Despite not being a UK hit single for Springfield, "Wishin' and Hopin was strongly identified with her in the UK public consciousness: she performed the song with the Merseybeats on the 8 August, 1964 episode of Ready Steady Go! – actually both acts lip-synched to a track spliced together from their respective versions – and on that show's Sound of Motown edition broadcast 28 April, 1965 which Springfield hosted, the only one of her own songs she performed was "Wishin' and Hopin with the vocal accompaniment of Martha Reeves and the Vandellas.

Springfield's recording was featured in the film A Home at the End of the World (2004).

"Wishin' and Hopin was also featured in "Tricks and Treats", the second episode of American Horror Story: Asylum.

The song was featured in Netflix's Sex Education.

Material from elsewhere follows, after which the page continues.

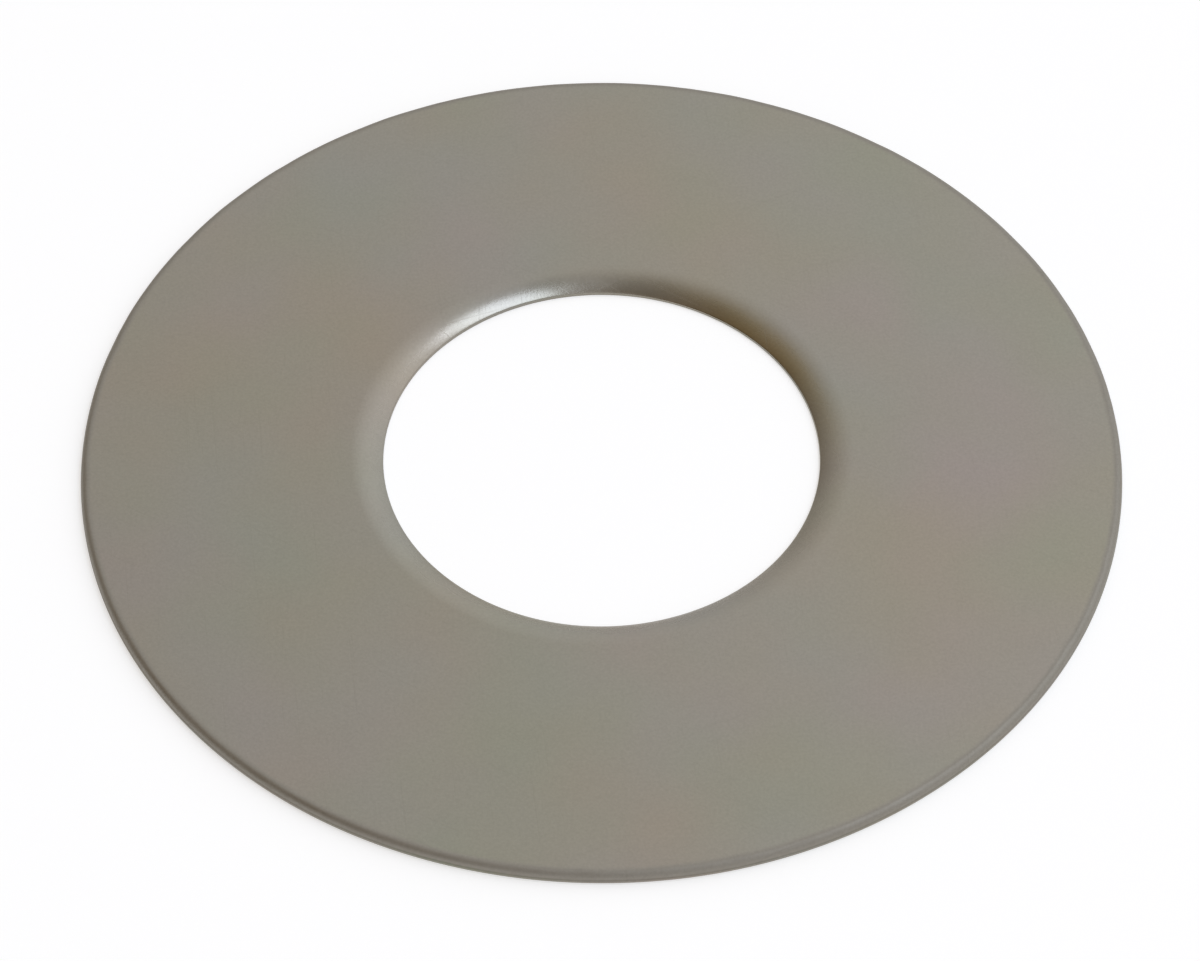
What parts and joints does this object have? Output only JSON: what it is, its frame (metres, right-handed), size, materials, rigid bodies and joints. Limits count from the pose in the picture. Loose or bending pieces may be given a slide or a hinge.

Springfield recorded foreign-language versions of "Wishin' and Hopin in July 1964: in Italian as "Stupido Stupido" – which was a combination of lyrics in Italian and English, the latter being newly written rather than taken from the original song – and in German as "Warten Und Hoffen". "Wishin' and Hopin was also a hit for Springfield in Australia (No. 2), New Zealand (No. 3), South Africa (No. 2), and Canada (No. 2).

=== Charts ===

Weekly chart performance for Springfield's version
| Chart (1964) | Peak position |
|---|---|
| Australia (ARIA) | 2 |
| Canada (RPM) | 2 |
| New Zealand (Recorded Music NZ) | 3 |
| US Billboard Hot 100 | 6 |
| US Billboard Easy Listening | 4 |

Year-end chart performance for Springfield's version
| Chart (1964) | Rank |
|---|---|
| US Billboard Hot 100 | 35 |

==Other versions==
- Nancy Sinatra - for her 1966 album Nancy in London.
- Ani DiFranco's rendition of this song recorded in 1995 and released in November 1995, was featured over the opening credits of the film, My Best Friend's Wedding, and included on the US double platinum-selling soundtrack album. That film, along with the Austin Powers films, is suggested to have led to a renewed popularity of the Bacharach-David catalog.